While the film has its faults (the aforementioned dawdling family dinner, the tacked-on cutaway to Bruce Willis's Butch Coolidge from "Pulp" being introduced to Chris Penn's Nice Guy Eddie from "Dogs" for a chin-wag) that keeps it from being regarded on par with QT's previous successes, "Vega" has moments of greatness. Travolta and Madsen have an easy chemistry especially when crooning Kenny Rogers sublime classic "Ruby, Don't Take Your Love to Town", Arquette deservedly earned her Best Supporting Actress nomination alone for her monologue at the coda and Tarantino's only collaboration with cinematographer Michael Ballhaus ("Goodfellas", "Broadcast News") is a marvel of sierra reds, burnt oranges and a pirate's booty of ace in-camera tricks.
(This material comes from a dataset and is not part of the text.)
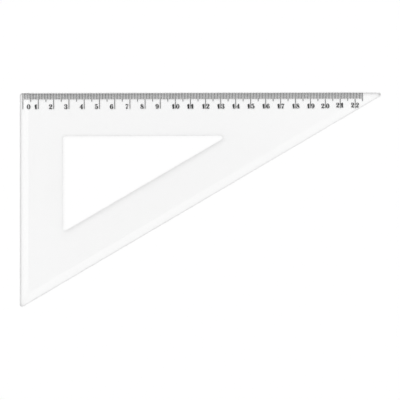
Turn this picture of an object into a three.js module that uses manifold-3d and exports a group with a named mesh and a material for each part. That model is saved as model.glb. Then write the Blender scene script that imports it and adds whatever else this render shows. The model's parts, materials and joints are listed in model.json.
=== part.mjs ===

The soundtrack as always is shit-hot with Desmond Dekker's best singles and The Ventures's "Walk Don't Run" surf classic getting some air-play while Morricone provides an original piece for the overwrought climax.

A great, uneven script that lead to a great, uneven film both in need of a final trim, "The Vega Brothers" didn't totally deserve the critical backlash it received and is certainly worth a second look for its sheer bloody criminal immensity. Enjoy.

A new print of "The Vega Brothers" is playing as part of a Tarantino retrospective at the newly-restored Le Gamaar Cinema in Paris on April 1st. Contact Emmanuelle Mimieux for tickets.

5 comments :

Donnaigh said...

Hmm, what's the date again?

Blair Stewart said...

What ever do you mean?

Joe said...

this was never actually made... i'm confused.

Alan Bacchus said...

Hi Joe
Check the date the review was published
Alan

Unknown said...

Would you mine explaining the infamous Achilles Heel scene. I would love to know more about it.